Her presentation, titled “Hardwired to Recover: HR, Disruption, and the Architecture of a Modern Caribbean Workforce,” highlighted how CXC’s Regional Disaster and Business Recovery Protocol enabled the organization to respond swiftly when Hurricane Melissa struck Jamaica in October 2025.
According to a CXC press release, it was among the most impactful and practical sessions at the event, where attendees praised the examination body’s response to Hurricane Melissa as a model of resilience and preparedness.
The hurricane damaged more than 800 educational institutions and affected over 250,000 students. However, Deslandes emphasized that CXC’s response was not developed during the crisis. Instead, it was built on systems and procedures already in place, having been tested during the COVID-19 pandemic, the 2021 La Soufrière volcanic eruption in St. Vincent and the Grenadines, and Hurricane Beryl in 2024.

The protocol allowed CXC to quickly introduce measures aimed at protecting students’ access to the January and May-June 2026 Caribbean Advanced Proficiency Examination® (CAPE®) and Caribbean Secondary Education Certificate® (CSEC®) examinations. Working alongside Jamaica’s Ministry of Education, Skills, Youth and Information, the Council provided examination fee refunds for candidates who felt unprepared to sit their exams, allowed late registrations without penalties, and adjusted School-Based Assessment (SBA) requirements and submission deadlines.
The approach resonated strongly with convention participants.
Training Consultant Tishauna Mullings described the organization’s response as a powerful example of resilience.
“The agile resilience demonstrated by CXC for our children is inspiring,” she said.
CXC reports that during the discussion, further insight was sought regarding the structures behind the successful response. Deslandes pointed to the strategic role of the Human Resources department, describing it as central to the organization’s preparedness and recovery efforts.
“Is your HR function built for the storm you haven’t seen yet?” she challenged. “At CXC, we are restructuring roles and reporting lines, modernising HR systems and workflows, and deliberately embedding a results-focused, recovery-ready organisational culture”, added Deslandes.
She argued that investments in human resource transformation go beyond internal efficiency, ultimately benefiting students, Ministries of Education, and employers who depend on a well-prepared future workforce.
“By design, HR-led transformational work is unfinished.
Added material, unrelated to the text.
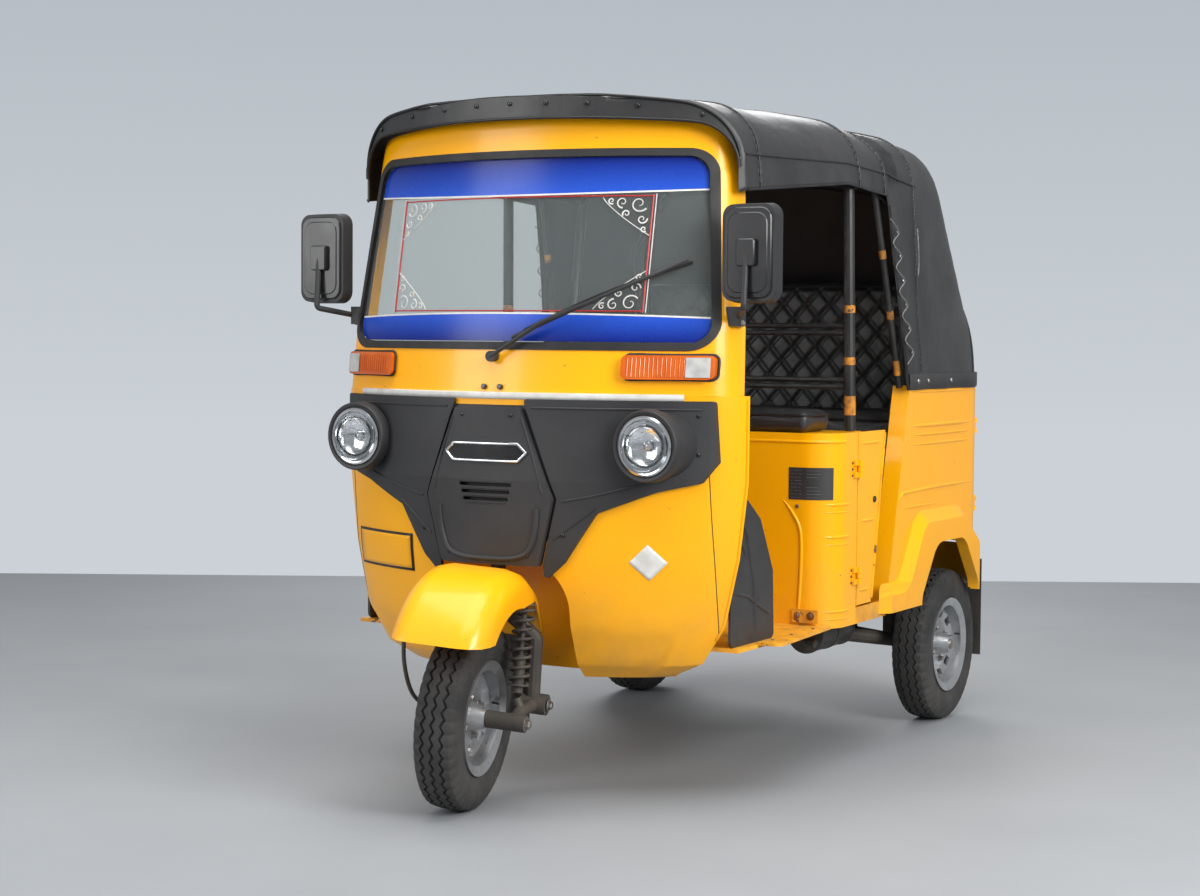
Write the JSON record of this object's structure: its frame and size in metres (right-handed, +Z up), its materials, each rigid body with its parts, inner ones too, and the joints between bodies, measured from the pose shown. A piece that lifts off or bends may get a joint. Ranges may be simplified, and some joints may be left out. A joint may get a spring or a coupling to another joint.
{
  "type": "auto rickshaw",
  "caption": "Three-wheeled passenger taxi: steered front wheel, rounded steel nose, curved windscreen, open cab with black vinyl top, half doors and a hinged tail door.",
  "frame": {"origin": "on the ground at the middle of the bounding box", "axes": "-Y is straight ahead, +X the vehicle's left, +Z up"},
  "size_m": [1.4844, 2.5476, 1.9078],
  "materials": {
    "body_paint": "gloss",
    "black_plastic": "matte",
    "black_paint": "satin",
    "vinyl": "satin",
    "glass": "clear",
    "lamp_glass": "clear",
    "amber": "gloss",
    "red_lamp": "gloss",
    "rubber": "matte",
    "tyre": "matte",
    "wheel_steel": "satin",
    "fork_steel": "satin",
    "engine": "matte"
  },
  "bodies": {
    "body": {"front_shell": "body_paint", "windscreen_surround": "body_paint", "windscreen_glass": "glass", "windscreen_seal": "rubber", "wheel_tunnel": "body_paint", "rear_body": "body_paint", "arch_flares": "body_paint", "seat_box": "body_paint", "floor_pan": "body_paint", "side_steps": "body_paint", "bench_base": "black_paint", "passenger_cushion": "vinyl", "passenger_backrest": "vinyl", "driver_seat": "vinyl", "canopy_frame": "black_paint", "canopy": "vinyl", "fascia_centre": "black_plastic", "fascia_wings": "black_plastic", "headlamps": "lamp_glass", "turn_signals": "amber", "chassis_frame": "black_paint", "engine_block": "engine", "rear_suspension": "fork_steel", "rear_flaps": "rubber", "tail_lamps": "red_lamp", "mirror_heads": "black_plastic", "mirror_arms": "black_plastic", "wiper": "black_plastic", "dashboard": "black_plastic", "footwell_guards": "black_plastic", "silencer": "black_paint"},
    "steering": {"fork": "fork_steel", "handlebar": "black_paint", "front_spring": "fork_steel", "front_mudguard": "body_paint", "front_flap": "rubber"},
    "front_wheel": {"front_tyre": "tyre", "front_rim": "wheel_steel"},
    "rear_wheel_left": {"rear_tyre_left": "tyre", "rear_rim_left": "wheel_steel"},
    "rear_wheel_right": {"rear_tyre_right": "tyre", "rear_rim_right": "wheel_steel"},
    "half_door_left": {"half_door_left": "body_paint"},
    "half_door_right": {"half_door_right": "body_paint"},
    "tail_door": {"tail_door": "body_paint"}
  },
  "joints": [
    {"name": "steering", "type": "hinge", "parent": "body", "child": "steering", "pos_m": [0, -0.85801, 0.50104], "axis": [0, 0.342, 0.9397], "range_deg": [-55, 29]},
    {"name": "front_wheel_spin", "type": "hinge", "parent": "steering", "child": "front_wheel", "pos_m": [0.00601, -0.97936, 0.24381], "axis": [0.9744, 0.2114, -0.0769], "continuous": true},
    {"name": "rear_wheel_left_spin", "type": "hinge", "parent": "body", "child": "rear_wheel_left", "pos_m": [0.54, 0.98, 0.243], "axis": [1, 0, 0], "continuous": true},
    {"name": "rear_wheel_right_spin", "type": "hinge", "parent": "body", "child": "rear_wheel_right", "pos_m": [-0.54, 0.98, 0.243], "axis": [1, 0, 0], "continuous": true},
    {"name": "half_door_left_hinge", "type": "hinge", "parent": "body", "child": "half_door_left", "pos_m": [0.634, 0.125, 0.7], "axis": [0, 0, -1], "range_deg": [0, 100]},
    {"name": "half_door_right_hinge", "type": "hinge", "parent": "body", "child": "half_door_right", "pos_m": [-0.634, 0.125, 0.7], "axis": [0, 0, 1], "range_deg": [0, 100]},
    {"name": "tail_door_hinge", "type": "hinge", "parent": "body", "child": "tail_door", "pos_m": [0.59059, 1.18508, 0.8], "axis": [0, 0, -1], "range_deg": [0, 110]}
  ]
}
It is a process of purposeful building and rebuilding, and a continuous discipline, where the HR function must be treated as not just support services, but as a strategic edge for productivity and resilience in our multigenerational Caribbean workforces”, said Deslandes.
The presentation reportedly came at a time when organizations across Jamaica and the wider Caribbean are examining strategies to strengthen resilience following Hurricane Melissa and prepare for future disruptions.
For many attendees, CXC states that its experience demonstrated that effective disaster recovery begins long before a crisis occurs.